[begin Records for processing]

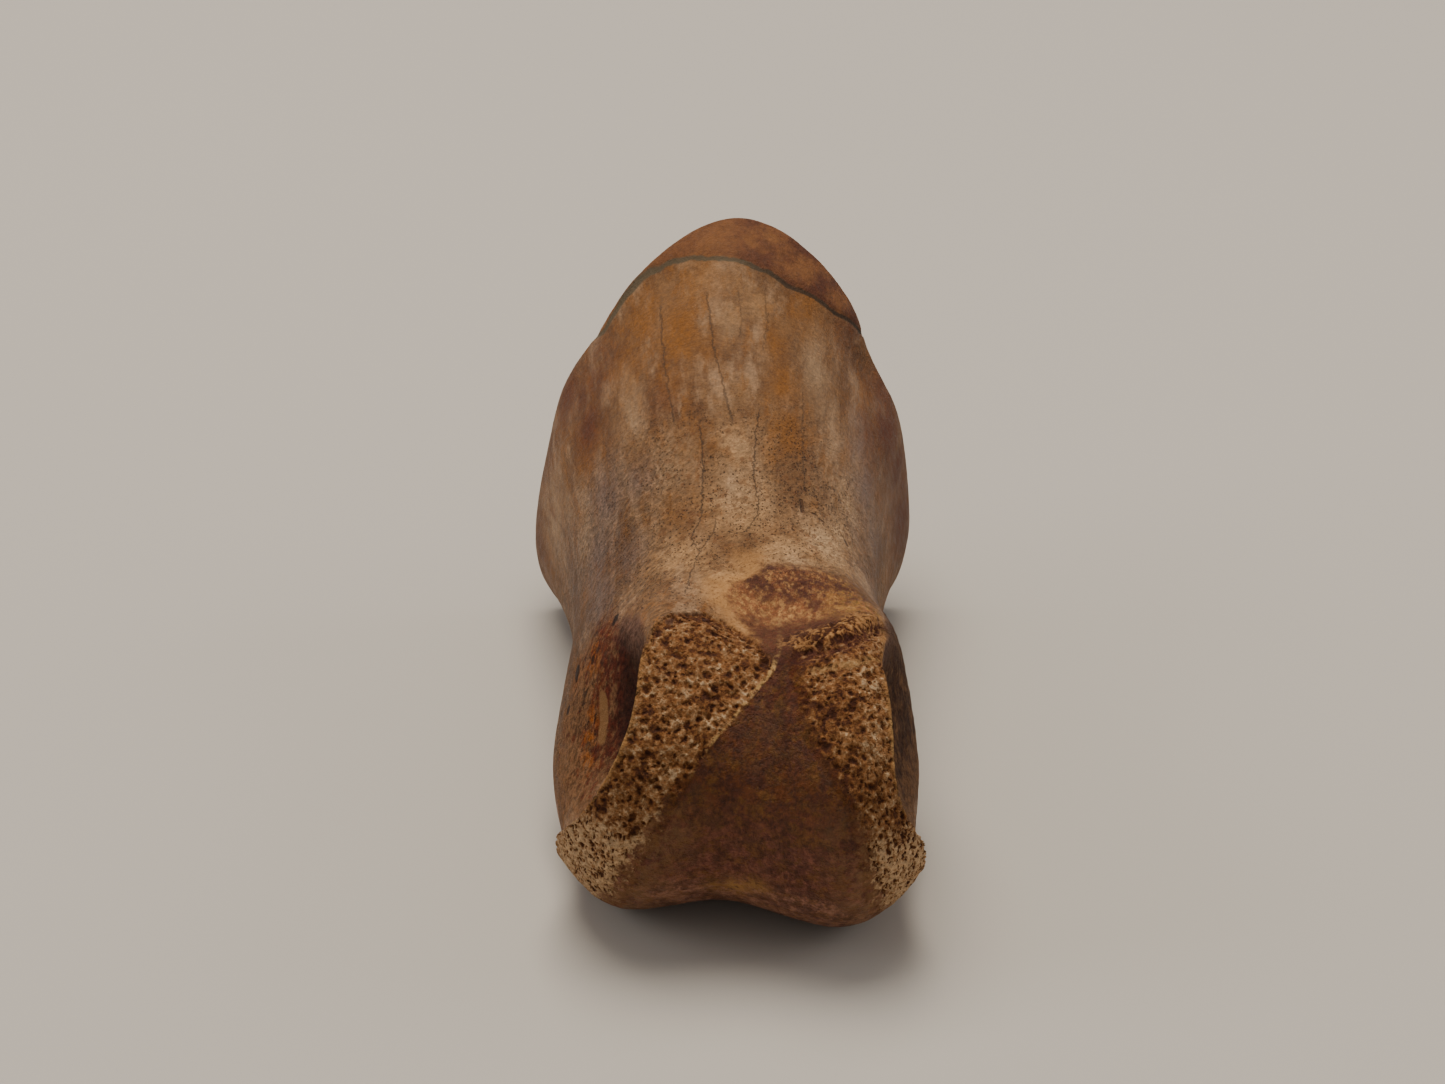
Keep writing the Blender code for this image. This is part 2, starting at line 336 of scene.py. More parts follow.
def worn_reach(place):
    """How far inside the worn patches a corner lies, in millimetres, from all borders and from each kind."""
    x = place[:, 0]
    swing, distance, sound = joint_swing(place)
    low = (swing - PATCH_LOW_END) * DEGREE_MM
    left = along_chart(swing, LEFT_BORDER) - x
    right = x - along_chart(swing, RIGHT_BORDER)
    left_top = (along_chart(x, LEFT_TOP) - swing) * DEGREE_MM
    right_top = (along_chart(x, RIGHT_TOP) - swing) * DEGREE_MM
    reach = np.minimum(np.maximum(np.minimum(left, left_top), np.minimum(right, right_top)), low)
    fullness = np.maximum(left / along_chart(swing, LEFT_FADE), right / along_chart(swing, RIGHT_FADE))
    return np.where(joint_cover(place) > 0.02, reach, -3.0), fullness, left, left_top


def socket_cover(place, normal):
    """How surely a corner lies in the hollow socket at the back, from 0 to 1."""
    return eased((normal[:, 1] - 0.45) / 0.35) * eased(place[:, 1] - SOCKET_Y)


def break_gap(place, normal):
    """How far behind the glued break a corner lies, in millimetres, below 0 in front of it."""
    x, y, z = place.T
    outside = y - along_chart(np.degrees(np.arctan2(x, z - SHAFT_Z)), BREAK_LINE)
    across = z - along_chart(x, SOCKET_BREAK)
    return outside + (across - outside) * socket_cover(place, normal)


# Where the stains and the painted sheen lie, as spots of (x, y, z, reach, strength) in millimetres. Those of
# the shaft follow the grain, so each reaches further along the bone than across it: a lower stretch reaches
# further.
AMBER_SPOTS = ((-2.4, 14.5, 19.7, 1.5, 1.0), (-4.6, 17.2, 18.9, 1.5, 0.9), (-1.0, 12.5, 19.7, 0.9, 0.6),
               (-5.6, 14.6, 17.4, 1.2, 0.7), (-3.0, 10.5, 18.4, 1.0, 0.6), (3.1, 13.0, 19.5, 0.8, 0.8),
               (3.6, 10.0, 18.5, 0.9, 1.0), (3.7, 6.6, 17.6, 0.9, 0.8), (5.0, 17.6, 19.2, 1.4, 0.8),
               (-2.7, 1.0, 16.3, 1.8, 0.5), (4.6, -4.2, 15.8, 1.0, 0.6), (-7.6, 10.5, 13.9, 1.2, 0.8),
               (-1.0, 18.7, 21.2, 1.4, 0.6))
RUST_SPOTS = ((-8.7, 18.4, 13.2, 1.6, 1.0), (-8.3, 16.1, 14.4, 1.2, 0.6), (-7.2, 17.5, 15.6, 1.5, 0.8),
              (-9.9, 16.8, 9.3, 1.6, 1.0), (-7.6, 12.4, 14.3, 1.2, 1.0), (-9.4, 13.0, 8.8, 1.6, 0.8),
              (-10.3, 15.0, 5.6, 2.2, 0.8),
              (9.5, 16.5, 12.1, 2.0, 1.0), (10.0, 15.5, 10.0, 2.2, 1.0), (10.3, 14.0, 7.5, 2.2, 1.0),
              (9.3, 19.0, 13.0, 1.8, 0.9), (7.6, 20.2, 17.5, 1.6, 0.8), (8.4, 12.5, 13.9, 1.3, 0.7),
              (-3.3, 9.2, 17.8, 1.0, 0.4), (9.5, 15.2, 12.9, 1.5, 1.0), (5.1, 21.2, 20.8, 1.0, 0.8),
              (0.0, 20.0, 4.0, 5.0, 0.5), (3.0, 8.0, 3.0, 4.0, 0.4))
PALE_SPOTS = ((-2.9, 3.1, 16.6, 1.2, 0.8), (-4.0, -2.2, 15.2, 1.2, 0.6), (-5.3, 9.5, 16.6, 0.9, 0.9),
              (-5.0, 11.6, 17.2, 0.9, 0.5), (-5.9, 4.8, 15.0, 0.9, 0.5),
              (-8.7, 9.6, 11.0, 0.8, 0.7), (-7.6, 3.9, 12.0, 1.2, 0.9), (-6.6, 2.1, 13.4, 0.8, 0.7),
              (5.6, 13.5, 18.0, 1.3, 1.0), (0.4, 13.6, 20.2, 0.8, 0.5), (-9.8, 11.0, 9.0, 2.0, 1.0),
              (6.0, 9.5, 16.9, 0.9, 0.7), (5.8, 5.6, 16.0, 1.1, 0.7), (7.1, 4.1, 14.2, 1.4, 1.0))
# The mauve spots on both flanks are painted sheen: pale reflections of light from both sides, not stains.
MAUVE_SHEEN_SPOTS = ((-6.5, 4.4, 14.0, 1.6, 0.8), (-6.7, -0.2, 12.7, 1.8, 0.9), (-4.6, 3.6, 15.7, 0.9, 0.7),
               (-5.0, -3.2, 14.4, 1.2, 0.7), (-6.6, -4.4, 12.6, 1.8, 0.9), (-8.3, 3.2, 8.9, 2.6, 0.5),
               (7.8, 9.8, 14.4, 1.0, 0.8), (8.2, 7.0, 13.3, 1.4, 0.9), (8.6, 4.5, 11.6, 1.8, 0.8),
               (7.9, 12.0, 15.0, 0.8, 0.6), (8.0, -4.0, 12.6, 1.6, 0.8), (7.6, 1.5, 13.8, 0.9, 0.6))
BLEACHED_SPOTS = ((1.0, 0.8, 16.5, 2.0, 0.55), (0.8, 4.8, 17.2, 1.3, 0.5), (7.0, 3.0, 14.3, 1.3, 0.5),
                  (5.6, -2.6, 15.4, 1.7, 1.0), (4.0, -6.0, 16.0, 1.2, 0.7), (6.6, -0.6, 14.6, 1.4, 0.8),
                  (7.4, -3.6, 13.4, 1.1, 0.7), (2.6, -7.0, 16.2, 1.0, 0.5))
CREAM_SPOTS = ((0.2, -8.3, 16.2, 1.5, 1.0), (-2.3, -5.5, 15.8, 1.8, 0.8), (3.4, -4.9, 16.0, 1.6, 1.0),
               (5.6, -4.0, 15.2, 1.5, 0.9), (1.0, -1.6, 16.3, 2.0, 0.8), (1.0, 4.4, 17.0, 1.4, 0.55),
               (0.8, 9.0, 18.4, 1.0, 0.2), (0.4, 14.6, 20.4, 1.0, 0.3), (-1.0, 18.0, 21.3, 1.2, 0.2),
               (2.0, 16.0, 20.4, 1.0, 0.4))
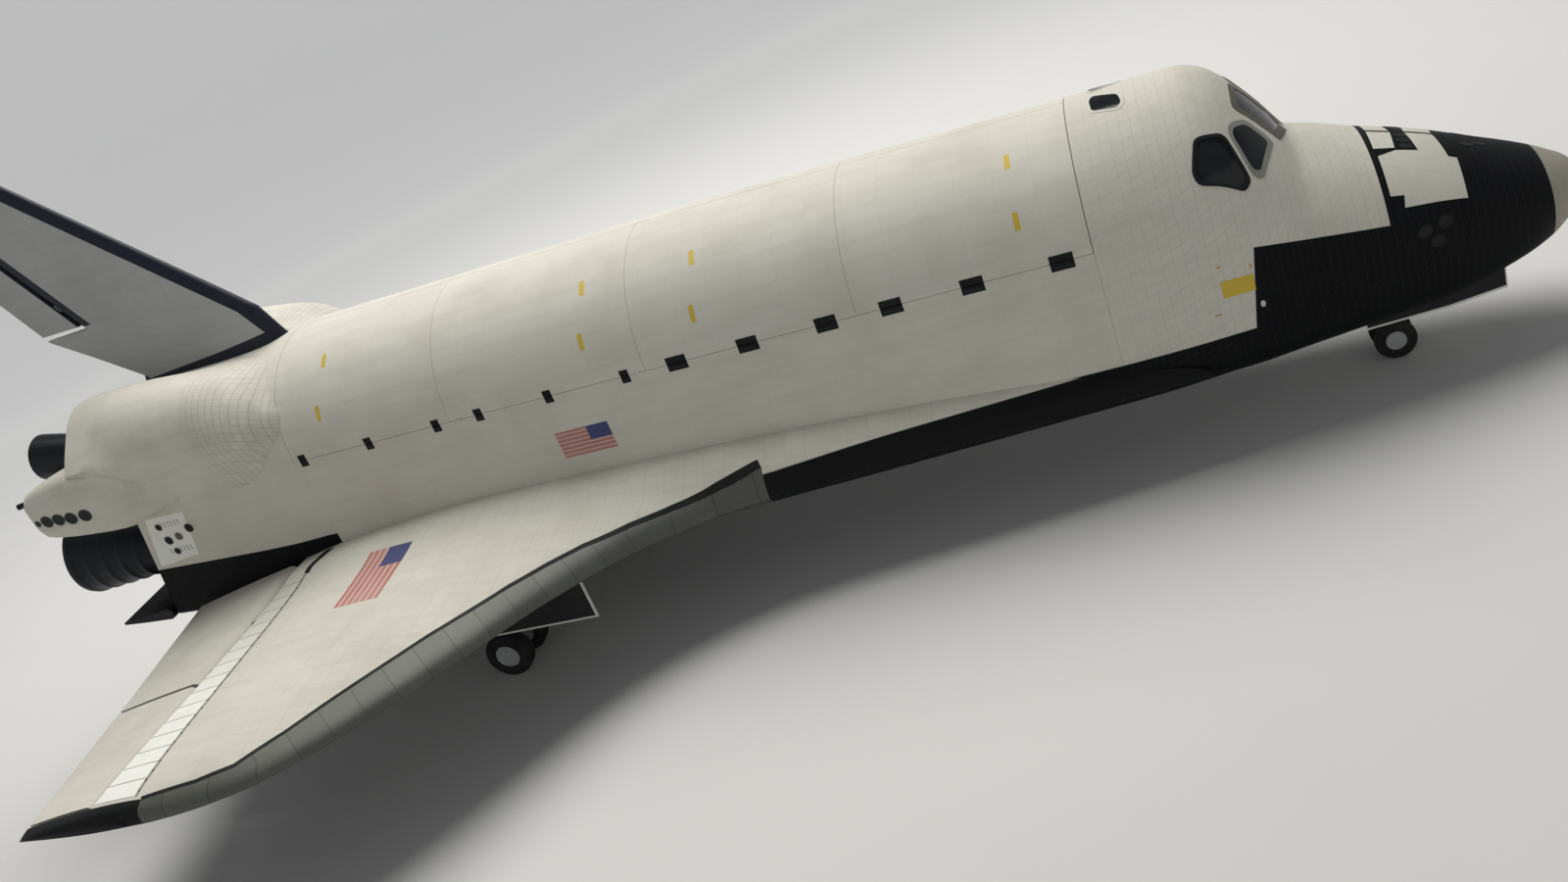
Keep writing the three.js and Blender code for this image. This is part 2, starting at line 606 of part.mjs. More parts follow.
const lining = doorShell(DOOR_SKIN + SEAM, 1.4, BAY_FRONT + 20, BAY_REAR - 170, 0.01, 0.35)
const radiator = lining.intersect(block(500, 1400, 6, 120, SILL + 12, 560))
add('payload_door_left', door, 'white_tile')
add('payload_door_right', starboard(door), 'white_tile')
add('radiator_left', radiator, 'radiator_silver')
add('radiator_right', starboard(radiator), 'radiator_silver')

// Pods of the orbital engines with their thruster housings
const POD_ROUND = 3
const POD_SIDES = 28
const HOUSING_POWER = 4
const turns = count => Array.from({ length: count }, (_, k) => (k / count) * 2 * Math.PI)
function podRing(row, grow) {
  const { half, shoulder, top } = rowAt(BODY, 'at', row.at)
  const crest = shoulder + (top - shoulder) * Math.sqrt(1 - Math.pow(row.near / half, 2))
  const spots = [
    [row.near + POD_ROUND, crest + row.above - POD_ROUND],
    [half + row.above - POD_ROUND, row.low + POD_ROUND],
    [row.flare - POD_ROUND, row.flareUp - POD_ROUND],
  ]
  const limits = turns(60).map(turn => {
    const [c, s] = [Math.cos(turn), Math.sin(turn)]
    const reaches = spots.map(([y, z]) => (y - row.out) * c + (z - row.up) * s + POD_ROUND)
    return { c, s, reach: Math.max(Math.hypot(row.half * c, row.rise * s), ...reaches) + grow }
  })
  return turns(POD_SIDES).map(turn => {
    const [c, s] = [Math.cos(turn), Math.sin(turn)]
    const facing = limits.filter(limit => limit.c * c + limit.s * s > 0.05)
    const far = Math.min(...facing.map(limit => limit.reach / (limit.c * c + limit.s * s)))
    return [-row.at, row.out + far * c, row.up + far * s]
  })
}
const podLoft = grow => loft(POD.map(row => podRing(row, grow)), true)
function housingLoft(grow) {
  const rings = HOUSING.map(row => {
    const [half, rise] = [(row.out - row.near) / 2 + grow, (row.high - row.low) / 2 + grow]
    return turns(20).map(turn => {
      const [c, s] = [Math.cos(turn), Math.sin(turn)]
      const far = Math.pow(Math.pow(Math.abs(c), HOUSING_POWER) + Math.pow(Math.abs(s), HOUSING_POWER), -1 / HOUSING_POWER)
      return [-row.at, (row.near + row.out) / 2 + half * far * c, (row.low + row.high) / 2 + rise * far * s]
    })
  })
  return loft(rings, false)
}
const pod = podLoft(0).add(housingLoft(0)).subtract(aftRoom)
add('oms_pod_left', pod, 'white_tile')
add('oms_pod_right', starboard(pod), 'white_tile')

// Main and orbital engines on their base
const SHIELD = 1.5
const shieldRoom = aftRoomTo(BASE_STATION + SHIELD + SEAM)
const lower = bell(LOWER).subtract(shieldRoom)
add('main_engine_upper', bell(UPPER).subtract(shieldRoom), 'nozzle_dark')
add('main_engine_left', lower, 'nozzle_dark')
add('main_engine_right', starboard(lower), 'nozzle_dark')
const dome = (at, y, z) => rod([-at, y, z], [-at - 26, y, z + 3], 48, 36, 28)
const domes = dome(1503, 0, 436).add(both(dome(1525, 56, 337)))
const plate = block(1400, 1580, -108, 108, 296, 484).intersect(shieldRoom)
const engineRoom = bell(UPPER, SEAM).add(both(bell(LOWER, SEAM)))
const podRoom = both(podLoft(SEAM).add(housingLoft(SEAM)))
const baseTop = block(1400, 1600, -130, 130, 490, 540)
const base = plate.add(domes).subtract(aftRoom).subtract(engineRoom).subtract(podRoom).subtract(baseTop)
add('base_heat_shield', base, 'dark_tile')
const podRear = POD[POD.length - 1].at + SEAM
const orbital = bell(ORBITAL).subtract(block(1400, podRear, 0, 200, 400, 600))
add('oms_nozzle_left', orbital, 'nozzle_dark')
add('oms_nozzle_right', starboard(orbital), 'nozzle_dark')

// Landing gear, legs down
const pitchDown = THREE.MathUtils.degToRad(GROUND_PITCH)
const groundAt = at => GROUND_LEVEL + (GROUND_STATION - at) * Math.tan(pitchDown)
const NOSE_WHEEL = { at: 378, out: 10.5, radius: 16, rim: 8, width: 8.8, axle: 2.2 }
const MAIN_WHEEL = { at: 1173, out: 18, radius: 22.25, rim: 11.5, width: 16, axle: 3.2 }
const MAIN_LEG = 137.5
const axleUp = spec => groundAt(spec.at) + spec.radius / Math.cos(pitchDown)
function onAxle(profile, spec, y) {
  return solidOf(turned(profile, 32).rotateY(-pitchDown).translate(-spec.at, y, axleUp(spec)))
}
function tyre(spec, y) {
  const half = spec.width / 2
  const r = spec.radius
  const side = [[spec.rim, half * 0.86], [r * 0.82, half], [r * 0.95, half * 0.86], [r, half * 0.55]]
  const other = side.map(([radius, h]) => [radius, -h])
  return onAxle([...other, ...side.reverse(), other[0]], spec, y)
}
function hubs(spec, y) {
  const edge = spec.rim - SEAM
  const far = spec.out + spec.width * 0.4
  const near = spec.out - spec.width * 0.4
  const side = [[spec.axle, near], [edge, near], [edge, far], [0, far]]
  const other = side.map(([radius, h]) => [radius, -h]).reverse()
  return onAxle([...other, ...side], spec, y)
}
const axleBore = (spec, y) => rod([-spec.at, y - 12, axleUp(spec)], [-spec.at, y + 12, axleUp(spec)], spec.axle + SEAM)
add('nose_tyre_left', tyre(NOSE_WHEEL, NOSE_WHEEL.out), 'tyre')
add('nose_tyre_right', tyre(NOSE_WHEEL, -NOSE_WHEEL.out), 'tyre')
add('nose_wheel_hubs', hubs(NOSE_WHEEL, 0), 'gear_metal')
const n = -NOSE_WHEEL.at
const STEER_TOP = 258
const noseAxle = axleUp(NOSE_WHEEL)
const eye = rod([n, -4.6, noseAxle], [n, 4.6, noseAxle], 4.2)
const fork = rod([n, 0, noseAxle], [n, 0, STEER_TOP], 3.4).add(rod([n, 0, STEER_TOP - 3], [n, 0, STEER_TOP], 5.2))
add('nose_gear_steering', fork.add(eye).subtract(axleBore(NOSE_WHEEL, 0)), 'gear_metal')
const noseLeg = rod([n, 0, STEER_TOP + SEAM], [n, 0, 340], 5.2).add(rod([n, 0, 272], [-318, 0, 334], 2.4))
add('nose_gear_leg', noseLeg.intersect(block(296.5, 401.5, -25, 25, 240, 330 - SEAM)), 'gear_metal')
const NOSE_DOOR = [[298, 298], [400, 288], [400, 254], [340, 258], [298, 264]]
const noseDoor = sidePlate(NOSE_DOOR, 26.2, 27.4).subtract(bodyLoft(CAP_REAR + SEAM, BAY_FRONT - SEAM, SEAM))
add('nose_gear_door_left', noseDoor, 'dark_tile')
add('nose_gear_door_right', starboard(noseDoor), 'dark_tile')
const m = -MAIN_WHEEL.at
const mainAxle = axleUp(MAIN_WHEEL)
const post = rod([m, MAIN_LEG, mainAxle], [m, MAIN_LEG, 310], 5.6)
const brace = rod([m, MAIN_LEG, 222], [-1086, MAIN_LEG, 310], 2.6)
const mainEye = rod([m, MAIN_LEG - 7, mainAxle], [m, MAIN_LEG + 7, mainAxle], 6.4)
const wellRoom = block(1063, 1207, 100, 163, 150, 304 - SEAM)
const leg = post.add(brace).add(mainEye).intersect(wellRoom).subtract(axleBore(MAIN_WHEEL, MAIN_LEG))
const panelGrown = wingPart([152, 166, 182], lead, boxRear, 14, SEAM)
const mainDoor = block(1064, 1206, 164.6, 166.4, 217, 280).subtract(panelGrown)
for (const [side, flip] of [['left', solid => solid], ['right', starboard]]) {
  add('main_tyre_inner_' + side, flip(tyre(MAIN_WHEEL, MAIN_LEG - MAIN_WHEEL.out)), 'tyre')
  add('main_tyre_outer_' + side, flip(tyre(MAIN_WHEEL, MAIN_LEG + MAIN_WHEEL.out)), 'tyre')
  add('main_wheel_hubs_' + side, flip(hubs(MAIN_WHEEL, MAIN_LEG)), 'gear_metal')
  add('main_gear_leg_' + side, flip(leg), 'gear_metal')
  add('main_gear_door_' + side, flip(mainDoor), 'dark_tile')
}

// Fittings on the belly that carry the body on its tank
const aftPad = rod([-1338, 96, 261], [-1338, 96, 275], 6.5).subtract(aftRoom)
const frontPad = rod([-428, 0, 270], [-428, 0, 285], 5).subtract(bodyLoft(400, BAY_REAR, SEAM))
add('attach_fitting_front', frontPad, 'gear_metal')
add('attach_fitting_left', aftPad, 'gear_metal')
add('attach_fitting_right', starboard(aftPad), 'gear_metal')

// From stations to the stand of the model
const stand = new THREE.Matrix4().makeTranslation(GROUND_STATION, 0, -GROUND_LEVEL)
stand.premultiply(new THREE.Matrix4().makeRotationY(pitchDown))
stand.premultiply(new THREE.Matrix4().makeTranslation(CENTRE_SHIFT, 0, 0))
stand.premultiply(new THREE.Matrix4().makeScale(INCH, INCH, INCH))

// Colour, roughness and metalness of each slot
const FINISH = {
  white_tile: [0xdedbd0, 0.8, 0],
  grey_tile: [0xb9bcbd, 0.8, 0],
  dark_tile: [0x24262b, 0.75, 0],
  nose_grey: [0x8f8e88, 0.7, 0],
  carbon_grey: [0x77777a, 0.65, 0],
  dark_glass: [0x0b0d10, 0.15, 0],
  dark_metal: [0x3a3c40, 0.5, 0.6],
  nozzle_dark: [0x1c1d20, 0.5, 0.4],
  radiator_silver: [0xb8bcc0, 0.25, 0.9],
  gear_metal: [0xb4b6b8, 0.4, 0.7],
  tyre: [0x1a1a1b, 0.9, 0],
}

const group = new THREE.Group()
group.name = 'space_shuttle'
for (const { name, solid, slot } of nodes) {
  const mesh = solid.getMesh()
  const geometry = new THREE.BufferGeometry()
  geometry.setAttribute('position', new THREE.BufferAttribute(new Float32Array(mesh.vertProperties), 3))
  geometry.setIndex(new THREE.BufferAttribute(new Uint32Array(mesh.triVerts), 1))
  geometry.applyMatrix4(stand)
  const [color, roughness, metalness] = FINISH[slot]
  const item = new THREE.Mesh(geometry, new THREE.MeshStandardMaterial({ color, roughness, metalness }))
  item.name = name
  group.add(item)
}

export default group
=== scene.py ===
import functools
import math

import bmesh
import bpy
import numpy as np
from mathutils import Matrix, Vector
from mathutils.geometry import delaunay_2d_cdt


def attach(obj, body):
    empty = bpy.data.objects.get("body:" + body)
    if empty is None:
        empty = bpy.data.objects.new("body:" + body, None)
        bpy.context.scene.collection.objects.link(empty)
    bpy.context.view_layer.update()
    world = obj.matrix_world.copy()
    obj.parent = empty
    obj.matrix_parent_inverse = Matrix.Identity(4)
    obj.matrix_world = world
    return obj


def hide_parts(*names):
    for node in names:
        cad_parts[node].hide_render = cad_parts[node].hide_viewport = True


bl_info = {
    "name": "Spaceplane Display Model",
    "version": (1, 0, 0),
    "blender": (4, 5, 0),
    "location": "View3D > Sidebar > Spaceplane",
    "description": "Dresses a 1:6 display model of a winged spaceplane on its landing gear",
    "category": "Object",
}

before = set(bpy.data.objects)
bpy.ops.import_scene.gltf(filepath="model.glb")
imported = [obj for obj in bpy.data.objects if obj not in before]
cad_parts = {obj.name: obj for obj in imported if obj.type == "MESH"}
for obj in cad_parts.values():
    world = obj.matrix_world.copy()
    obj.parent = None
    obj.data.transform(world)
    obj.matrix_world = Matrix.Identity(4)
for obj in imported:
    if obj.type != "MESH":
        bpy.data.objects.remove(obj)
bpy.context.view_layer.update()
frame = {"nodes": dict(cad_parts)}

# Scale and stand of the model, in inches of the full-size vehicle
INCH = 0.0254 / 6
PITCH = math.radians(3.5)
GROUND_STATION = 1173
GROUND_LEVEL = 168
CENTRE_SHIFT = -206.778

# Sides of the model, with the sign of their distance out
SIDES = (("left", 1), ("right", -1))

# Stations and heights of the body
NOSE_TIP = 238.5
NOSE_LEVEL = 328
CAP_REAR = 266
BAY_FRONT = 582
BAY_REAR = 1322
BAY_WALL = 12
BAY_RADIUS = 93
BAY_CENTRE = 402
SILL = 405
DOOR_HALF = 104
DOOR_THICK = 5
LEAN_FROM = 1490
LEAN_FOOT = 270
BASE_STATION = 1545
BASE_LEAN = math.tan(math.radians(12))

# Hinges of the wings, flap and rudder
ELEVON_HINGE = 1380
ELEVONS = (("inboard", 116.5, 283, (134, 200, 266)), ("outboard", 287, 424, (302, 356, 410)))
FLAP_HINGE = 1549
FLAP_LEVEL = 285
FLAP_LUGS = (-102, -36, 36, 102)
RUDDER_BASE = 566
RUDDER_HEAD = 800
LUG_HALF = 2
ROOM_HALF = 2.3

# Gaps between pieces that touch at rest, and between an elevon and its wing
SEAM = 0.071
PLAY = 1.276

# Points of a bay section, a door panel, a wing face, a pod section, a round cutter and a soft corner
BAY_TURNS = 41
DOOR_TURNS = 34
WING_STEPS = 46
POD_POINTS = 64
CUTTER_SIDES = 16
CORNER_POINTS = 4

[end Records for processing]

__What needs to be done__. In the data above, please extract the lines from the first one through the line with "return outside +", exactly, and keep pictures out.

__The response__.
Keep writing the Blender code for this image. This is part 2, starting at line 336 of scene.py. More parts follow.
def worn_reach(place):
    """How far inside the worn patches a corner lies, in millimetres, from all borders and from each kind."""
    x = place[:, 0]
    swing, distance, sound = joint_swing(place)
    low = (swing - PATCH_LOW_END) * DEGREE_MM
    left = along_chart(swing, LEFT_BORDER) - x
    right = x - along_chart(swing, RIGHT_BORDER)
    left_top = (along_chart(x, LEFT_TOP) - swing) * DEGREE_MM
    right_top = (along_chart(x, RIGHT_TOP) - swing) * DEGREE_MM
    reach = np.minimum(np.maximum(np.minimum(left, left_top), np.minimum(right, right_top)), low)
    fullness = np.maximum(left / along_chart(swing, LEFT_FADE), right / along_chart(swing, RIGHT_FADE))
    return np.where(joint_cover(place) > 0.02, reach, -3.0), fullness, left, left_top


def socket_cover(place, normal):
    """How surely a corner lies in the hollow socket at the back, from 0 to 1."""
    return eased((normal[:, 1] - 0.45) / 0.35) * eased(place[:, 1] - SOCKET_Y)


def break_gap(place, normal):
    """How far behind the glued break a corner lies, in millimetres, below 0 in front of it."""
    x, y, z = place.T
    outside = y - along_chart(np.degrees(np.arctan2(x, z - SHAFT_Z)), BREAK_LINE)
    across = z - along_chart(x, SOCKET_BREAK)
    return outside + (across - outside) * socket_cover(place, normal)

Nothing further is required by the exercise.